Mapping Urban Imaginaries
Jamie Pelling
Co-Presenters: Matthew Spazian, Angela Valentin, Wanda Siqueira
College: College of Liberal Arts
Department: History
Abstract:
We have to imagine cities. The density of people living across and on top of each other, each with their own lives running alongside but almost totally independent of our own, overloads our cognitive processes. Cities present a challenge to human cognition; they push our capacity for co-existence to the limit. To make sense of urban density, we construct elaborate fantasies of urban space and the people who live there. It is this capacity to deal with the overwhelm that Georg Simmel claimed was definitive of the urban subject.
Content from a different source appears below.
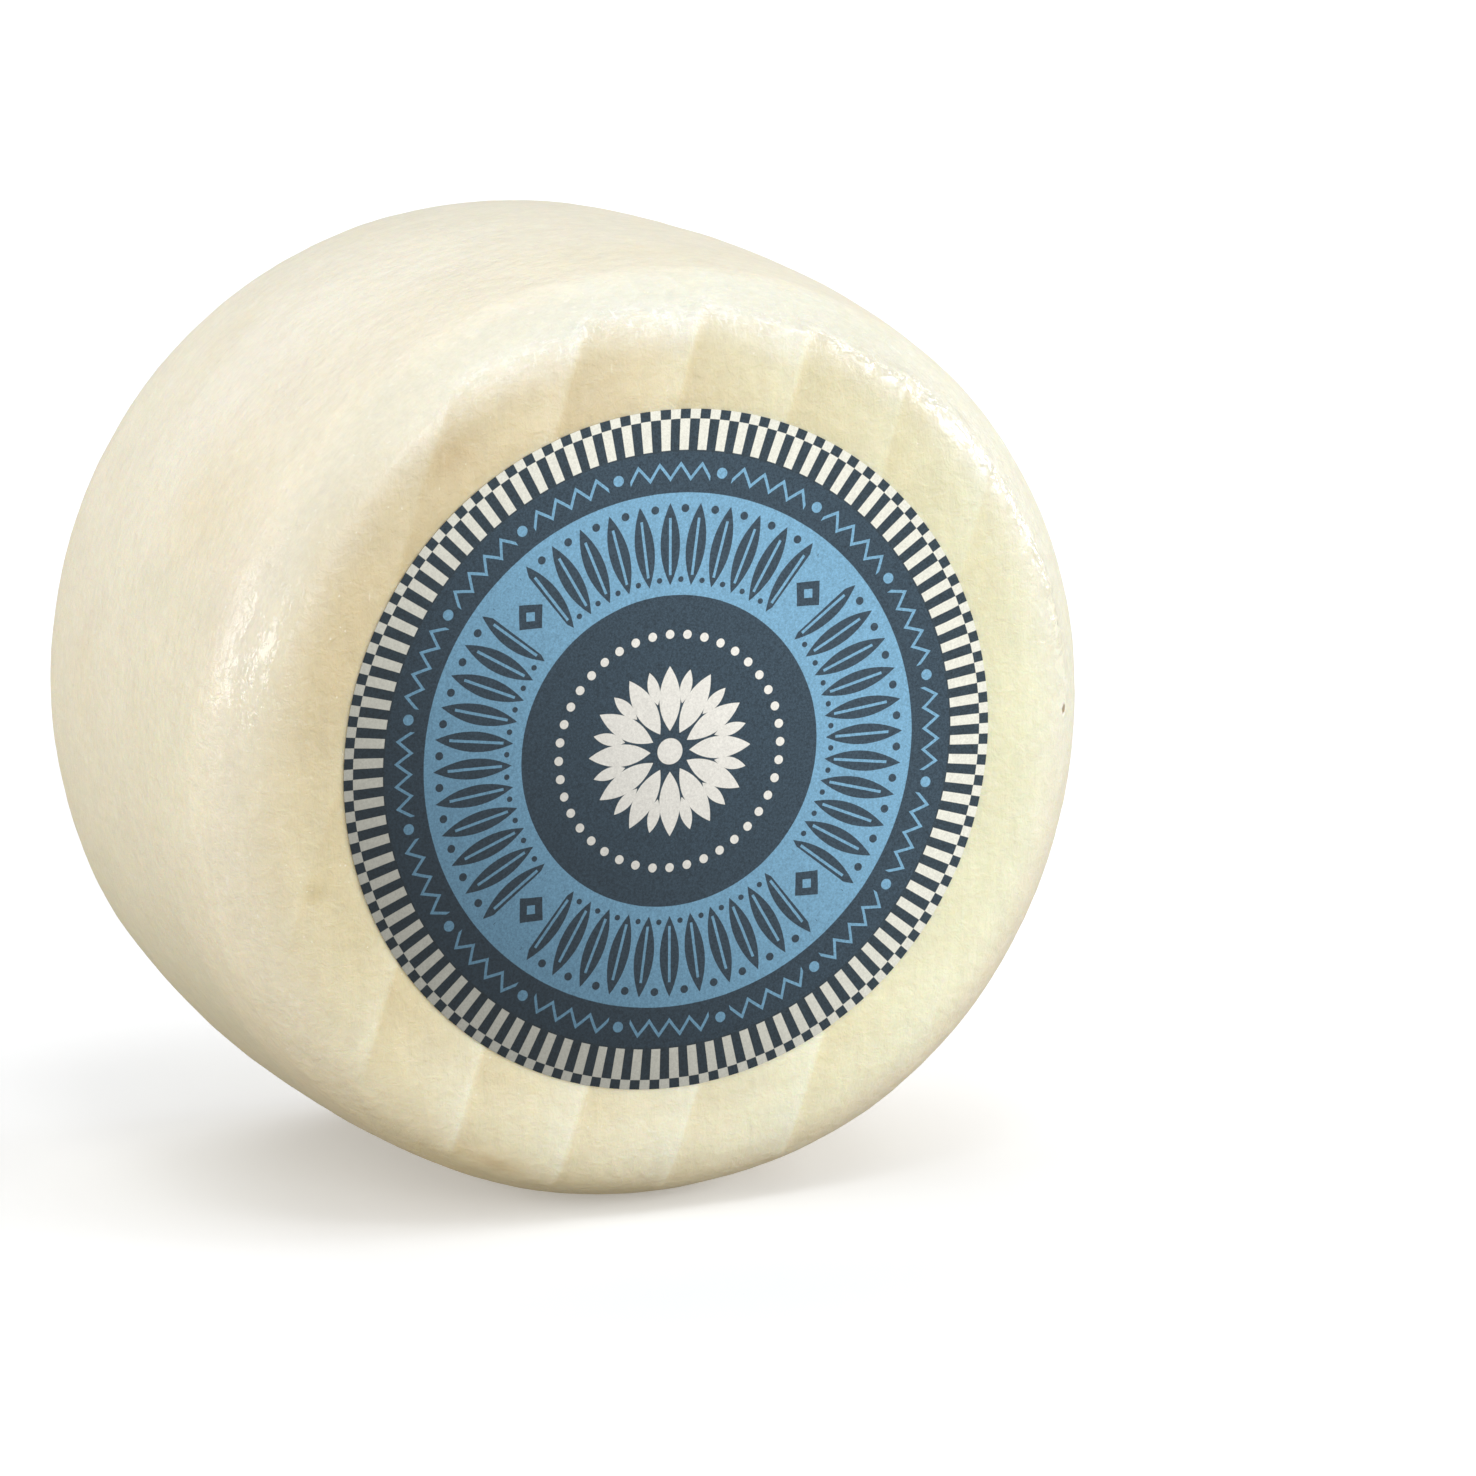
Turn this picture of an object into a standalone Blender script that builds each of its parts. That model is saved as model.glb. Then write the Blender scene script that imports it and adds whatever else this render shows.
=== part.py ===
"""Fresh goat cheese: a whole wheel standing on its rim, with a round paper label on its front face.

The wheel's axis runs along Y and its labelled face looks along -Y. The rim is barrel shaped, the
shoulders are rounded, each face has a shallow hollow inside its shoulder and carries the low ridges
that the gaps between the boards of the mould left, and the soft paste has settled a little, so that
the wheel is not quite round and stands on a small flat spot. Lengths are in metres.
"""

import math

import bmesh
import bpy
from mathutils import Matrix, Vector

# The wheel
BELLY_RADIUS = 0.0848  # half way across the rim
WIDTH = 0.0993  # face to face
BARREL_POWER = 2.2  # how late the rim falls away towards the faces
FRONT_DROP = 0.0040  # fall of the rim at the front face, before its rounding
BACK_DROP = 0.0044
FRONT_SHOULDER = 0.0145  # rounding between rim and front face
BACK_SHOULDER = 0.0114
BASE_CUT = 0.0012  # height of the flat spot above the round rim's lowest point

# How the soft wheel has settled: shares of its radius
OVAL, OVAL_AT = 0.0026, math.radians(-19.0)
TRIANGLE, TRIANGLE_AT = 0.0008, math.radians(73.0)
SQUARE, SQUARE_AT = 0.0035, math.radians(41.0)
SLUMP = 0.0005  # slow waves over the rim
SLUMP_TURNS = 3
SLUMP_TWIST = 38.0  # radians of wave for each metre across the rim

# The faces
HOLLOW_DEPTH = 0.0007  # ring-shaped hollow just inside the shoulder
HOLLOW_FROM, HOLLOW_TO = 0.0605, 0.0745
RIDGE_HEIGHT = 0.0003
RIDGE_LEAN = math.radians(18.5)  # ridges lean to the right at the top
RIDGES = (-0.0588, -0.0380, -0.0173, 0.0044, 0.0244, 0.0420, 0.0625)
RIDGE_RISE = 0.0042  # long side of each ridge
RIDGE_FALL = 0.0009  # short side of each ridge
RIDGE_FADE_FROM, RIDGE_FADE_TO = 0.0700, 0.0780  # radii over which a ridge dies away

# The label
LABEL_RADIUS = 0.0599
LABEL_THICKNESS = 0.0003
LABEL_GAP = 0.0003  # above the ridges' tops

# Fineness
STEPS_AROUND = 80
STEPS_RIM = 13
STEPS_FRONT_SHOULDER = 8
STEPS_BACK_SHOULDER = 6
FACE_RINGS = (0.0, 0.030, 0.0570, 0.0615)  # radii of the rings inside the shoulder


def clear_scene():
    for obj in list(bpy.data.objects):
        bpy.data.objects.remove(obj, do_unlink=True)
    for group in list(bpy.data.collections):
        bpy.data.collections.remove(group)


def new_collection(name):
    group = bpy.data.collections.new(name)
    bpy.context.scene.collection.children.link(group)
    return group


def finish(name, colour, roughness):
    material = bpy.data.materials.new(name)
    material.use_nodes = True
    shader = material.node_tree.nodes["Principled BSDF"]
    shader.inputs["Base Color"].default_value = (*colour, 1.0)
    shader.inputs["Roughness"].default_value = roughness
    shader.inputs["Metallic"].default_value = 0.0
    return material


def smooth_step(low, high, x):
    t = min(max((x - low) / (high - low), 0.0), 1.0)
    return t * t * (3.0 - 2.0 * t)


def rim_radius(y):
    """The barrel's radius at y across the wheel, before the shoulders are rounded."""
    drop = FRONT_DROP if y < 0.0 else BACK_DROP
    return BELLY_RADIUS - drop * abs(2.0 * y / WIDTH) ** BARREL_POWER


def wheel_profile():
    """(radius, y) from the middle of the front face, over the rim, to the middle of the back face."""
    half = WIDTH / 2.0
    rows = [(radius, -half) for radius in FACE_RINGS]

    def shoulder(turn, rounding, side):
        # turn is the surface's tilt away from the face, from 0 at the face to a quarter turn at the rim
        depth = rounding * (1.0 - math.cos(turn))
        y = side * (half - depth)
        return rim_radius(y) - rounding * (1.0 - math.sin(turn)), y

    quarter = math.pi / 2.0
    for i in range(STEPS_FRONT_SHOULDER + 1):
        rows.append(shoulder(quarter * i / STEPS_FRONT_SHOULDER, FRONT_SHOULDER, -1.0))
    first, last = -half + FRONT_SHOULDER, half - BACK_SHOULDER
    for i in range(1, STEPS_RIM):
        y = first + (last - first) * i / STEPS_RIM
        rows.append((rim_radius(y), y))
    for i in range(STEPS_BACK_SHOULDER, -1, -1):
        rows.append(shoulder(quarter * i / STEPS_BACK_SHOULDER, BACK_SHOULDER, 1.0))
    rows += [(radius, half) for radius in reversed(FACE_RINGS)]
    return rows


def settle(angle, y):
    """How much the radius grows at this angle from +X towards +Z, as a share of the radius."""
    share = OVAL * math.cos(2.0 * (angle - OVAL_AT))
    share += TRIANGLE * math.cos(3.0 * (angle - TRIANGLE_AT))
    share += SQUARE * math.cos(4.0 * (angle - SQUARE_AT))
    wave = math.sin(SLUMP_TURNS * angle + SLUMP_TWIST * y)
    share += SLUMP / BELLY_RADIUS * wave * math.cos(math.pi * y / WIDTH)
    return share


def turned_wheel():
    """The wheel's profile turned about its axis, as a mesh about the wheel's centre."""
    mesh = bpy.data.meshes.new("wheel_profile")
    rows = wheel_profile()
    points = [(radius, 0.0, -y) for radius, y in rows]
    mesh.from_pydata(points, [(i, i + 1) for i in range(len(points) - 1)], [])
    profile = bpy.data.objects.new("wheel_profile", mesh)
    bpy.context.scene.collection.objects.link(profile)
    screw = profile.modifiers.new("turn", "SCREW")
    screw.axis = "Z"
    screw.angle = 2.0 * math.pi
    screw.steps = screw.render_steps = STEPS_AROUND
    screw.use_merge_vertices = True
    screw.merge_threshold = 0.00001
    bpy.context.view_layer.update()
    graph = bpy.context.evaluated_depsgraph_get()
    wheel = bpy.data.meshes.new_from_object(profile.evaluated_get(graph))
    bpy.data.objects.remove(profile, do_unlink=True)
    bpy.data.meshes.remove(mesh)
    wheel.name = "cheese"
    wheel.transform(Matrix.Rotation(math.pi / 2.0, 4, "X"))
    return wheel


def across(point, side):
    """Distance of a point across the ridges, from the axis, as seen looking at that face."""
    return side * point.x * math.cos(RIDGE_LEAN) - point.z * math.sin(RIDGE_LEAN)


def score_ridges(bm, side):
    """Cuts edges along the feet and the top of each ridge on one face; side is 1 front, -1 back."""
    half = WIDTH / 2.0
    normal = Vector((side * math.cos(RIDGE_LEAN), 0.0, -math.sin(RIDGE_LEAN)))
    for at in RIDGES:
        for offset in (at - RIDGE_RISE, at, at + RIDGE_FALL):
            on_face = [f for f in bm.faces if -side * f.calc_center_median().y > half - 0.0045]
            edges = {e for f in on_face for e in f.edges}
            corners = {v for f in on_face for v in f.verts}
            bmesh.ops.bisect_plane(
                bm,
                geom=list(corners) + list(edges) + on_face,
                dist=0.00005,
                plane_co=normal * offset,
                plane_no=normal,
            )


def shape_vertices(bm):
    """Raises the ridges, presses in the hollows and lets the wheel settle."""
    half = WIDTH / 2.0
    for vertex in bm.verts:
        point = vertex.co
        radius = math.hypot(point.x, point.z)
        angle = math.atan2(point.z, point.x)
        push = 0.0
        if abs(point.y) > half - 0.0045:
            side = 1.0 if point.y < 0.0 else -1.0
            place = across(point, side)
            fade = 1.0 - smooth_step(RIDGE_FADE_FROM, RIDGE_FADE_TO, radius)
            for at in RIDGES:
                if abs(place - at) < 0.0001:
                    push += RIDGE_HEIGHT * fade
            middle = (HOLLOW_FROM + HOLLOW_TO) / 2.0
            push -= (
                HOLLOW_DEPTH
                * smooth_step(HOLLOW_FROM, middle, radius)
                * (1.0 - smooth_step(middle, HOLLOW_TO, radius))
            )
            point.y -= side * push
        grow = 1.0 + settle(angle, point.y)
        point.x *= grow
        point.z *= grow


def make_cheese(group, material):
    mesh = turned_wheel()
    bm = bmesh.new()
    bm.from_mesh(mesh)
    bmesh.ops.remove_doubles(bm, verts=bm.verts, dist=0.00001)
    score_ridges(bm, 1.0)
    score_ridges(bm, -1.0)
    shape_vertices(bm)
    bmesh.ops.triangulate(bm, faces=bm.faces)
    bmesh.ops.recalc_face_normals(bm, faces=bm.faces)
    bm.to_mesh(mesh)
    bm.free()
    mesh.materials.clear()
    mesh.materials.append(material)
    mesh.shade_smooth()
    mesh.set_sharp_from_angle(angle=math.radians(30.0))
    cheese = bpy.data.objects.new("cheese", mesh)
    group.objects.link(cheese)
    return cheese


def make_label(group, material):
    bpy.ops.mesh.primitive_cylinder_add(
        vertices=96, radius=LABEL_RADIUS, depth=LABEL_THICKNESS, rotation=(math.pi / 2.0, 0.0, 0.0)
    )
    label = bpy.context.object
    label.name = label.data.name = "label"
    for owner in list(label.users_collection):
        owner.objects.unlink(label)
    group.objects.link(label)
    label.location.y = -(WIDTH / 2.0 + RIDGE_HEIGHT + LABEL_GAP + LABEL_THICKNESS / 2.0)
    label.data.materials.append(material)
    label.data.shade_smooth()
    label.data.set_sharp_from_angle(angle=math.radians(30.0))
    return label


def make_base_cutter(group, base):
    """A block under the wheel, whose top is the plane of the flat spot."""
    size = 0.12
    bpy.ops.mesh.primitive_cube_add(size=size, location=(0.0, 0.0, base - size / 2.0))
    block = bpy.context.object
    block.name = "base_block"
    for owner in list(block.users_collection):
        owner.objects.unlink(block)
    group.objects.link(block)
    block.hide_render = True
    block.display_type = "WIRE"
    return block


def main():
    clear_scene()
    parts = new_collection("fresh_goat_cheese")
    cutters = new_collection("cutters")
    rind = finish("cheese_rind", (0.82, 0.74, 0.55), 0.42)
    paper = finish("label_paper", (0.14, 0.24, 0.34), 0.7)

    cheese = make_cheese(parts, rind)
    label = make_label(parts, paper)
    corners = [vertex.co for vertex in cheese.data.vertices]
    base = min(c.z for c in corners) + BASE_CUT
    block = make_base_cutter(cutters, base)
    cut = cheese.modifiers.new("flat_spot", "BOOLEAN")
    cut.operation = "DIFFERENCE"
    cut.solver = "EXACT"
    cut.object = block

    # The origin lies on the ground, under the middle of the model's box.
    axis = bpy.data.objects.new("wheel_axis", None)
    parts.objects.link(axis)
    middle = (min(c.x for c in corners) + max(c.x for c in corners)) / 2.0
    front = label.location.y - LABEL_THICKNESS / 2.0
    back = max(c.y for c in corners)
    for piece in (cheese, label, block):
        piece.parent = axis
    axis.location = (-middle, -(front + back) / 2.0, -base)
    bpy.context.view_layer.update()


main()
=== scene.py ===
"""Looks of a whole fresh goat cheese that stands on its rim, with a round paper label on its front face.

Lengths are in metres. The wheel's axis runs along Y and its labelled face looks along -Y.
"""

import math

import bpy
import numpy as np
from mathutils import Matrix, Vector


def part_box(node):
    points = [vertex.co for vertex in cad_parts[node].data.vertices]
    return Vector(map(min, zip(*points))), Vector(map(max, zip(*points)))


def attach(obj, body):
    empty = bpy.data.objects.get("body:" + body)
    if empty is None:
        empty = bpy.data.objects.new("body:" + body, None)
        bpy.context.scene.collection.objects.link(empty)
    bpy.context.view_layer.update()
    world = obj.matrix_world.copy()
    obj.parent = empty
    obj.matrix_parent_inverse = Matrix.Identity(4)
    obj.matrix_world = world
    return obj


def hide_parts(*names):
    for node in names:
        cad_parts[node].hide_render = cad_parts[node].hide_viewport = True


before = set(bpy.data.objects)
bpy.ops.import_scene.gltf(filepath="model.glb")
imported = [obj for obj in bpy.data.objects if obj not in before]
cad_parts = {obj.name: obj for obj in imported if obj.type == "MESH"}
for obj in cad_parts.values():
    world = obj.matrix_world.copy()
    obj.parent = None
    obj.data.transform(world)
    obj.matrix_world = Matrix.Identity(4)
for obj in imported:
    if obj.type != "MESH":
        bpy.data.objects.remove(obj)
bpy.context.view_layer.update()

MM = 0.001

# ---------------------------------------------------------------- sizes, as in the solids
BELLY_RADIUS = 84.8 * MM
WIDTH = 99.3 * MM
HALF = WIDTH / 2.0
BARREL_POWER = 2.2
FRONT_DROP, BACK_DROP = 4.0 * MM, 4.4 * MM
FRONT_SHOULDER, BACK_SHOULDER = 14.5 * MM, 11.4 * MM
OVAL, OVAL_AT = 0.0026, math.radians(-19.0)
TRIANGLE, TRIANGLE_AT = 0.0008, math.radians(73.0)
SQUARE, SQUARE_AT = 0.0035, math.radians(41.0)
SLUMP, SLUMP_TURNS, SLUMP_TWIST = 0.5 * MM, 3, 38.0
RIDGE_LEAN = math.radians(17.75)
RIDGES = (-58.2, -38.0, -17.9, 3.0, 23.5, 43.6, 63.7)
RIDGE_STRENGTH = (0.50, 0.95, 0.92, 0.86, 0.76, 0.88, 0.30)
LABEL_RADIUS = 59.9 * MM

# Where the wheel's axis is, from the solids
label_low, label_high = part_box("label")
cheese_low, cheese_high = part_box("cheese")
AXIS = Vector((
    (label_low.x + label_high.x) / 2.0,
    (cheese_low.y + cheese_high.y) / 2.0,
    (label_low.z + label_high.z) / 2.0,
))


# ---------------------------------------------------------------- noise on arrays of points
class Noise:
    """Smooth gradient noise in space, about -1 to 1, the same each run."""

    def __init__(self, seed):
        state = np.random.RandomState(seed)
        self.order = np.concatenate([state.permutation(256)] * 3)
        arrows = state.normal(size=(256, 3))
        self.arrows = arrows / np.linalg.norm(arrows, axis=1)[:, None]

    def __call__(self, points):
        cell = np.floor(points).astype(np.int64)
        part = points - cell
        cell &= 255
        ease = part * part * part * (part * (part * 6.0 - 15.0) + 10.0)
        total = np.zeros(len(points))
        for i in (0, 1):
            for j in (0, 1):
                for k in (0, 1):
                    n = self.order[cell[:, 0] + i]
                    n = self.order[n + cell[:, 1] + j]
                    n = self.order[n + cell[:, 2] + k]
                    reach = part - np.array((i, j, k))
                    share = (
                        np.where(i, ease[:, 0], 1.0 - ease[:, 0])
                        * np.where(j, ease[:, 1], 1.0 - ease[:, 1])
                        * np.where(k, ease[:, 2], 1.0 - ease[:, 2])
                    )
                    total += share * (self.arrows[n] * reach).sum(1)
        return total * 1.6

    def layers(self, points, count, rough=0.5):
        total, size = 0.0, 1.0
        for i in range(count):
            total = total + size * self(points * 2.0**i + 17.3 * i)
            size *= rough
        return total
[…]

In this research, our team addresses the psychic mechanisms people use to make sense of urban environments, investigating the imaginative and fantastical elements through which cities are processed. To do this, we have developed an interdisciplinary methodology that borrows from sociology, history, cultural studies, and the studio arts to re-interpret historical, textual accounts of cities and read them not as perfect, realistic accounts of an urban environment, but instead as an affective and contingent attempt by the author to get their head around the city itself. Taking as our examples Ottoman accounts of London and Anglophone writing on Istanbul, we investigate how urban imaginaries shaped cultural exchange in the late-nineteenth century and develop a series of heuristic techniques that push beyond well-traveled critiques of power, discourse, and materialism. As a result, we are able to shed new light on an historical problem of orientalism in Anglo-Ottoman relations, as well as demonstrate, empirically, the role that imagination, fantasy, and affect plays in description of the urban environment. Finally, we have used technical skills from the fine arts to produce visual depictions drawn from historical source material that highlight the disconnect between our imagination of cities and how they actually are. This research was conducted with funding from an NSF grant with a focus on urban data analytics.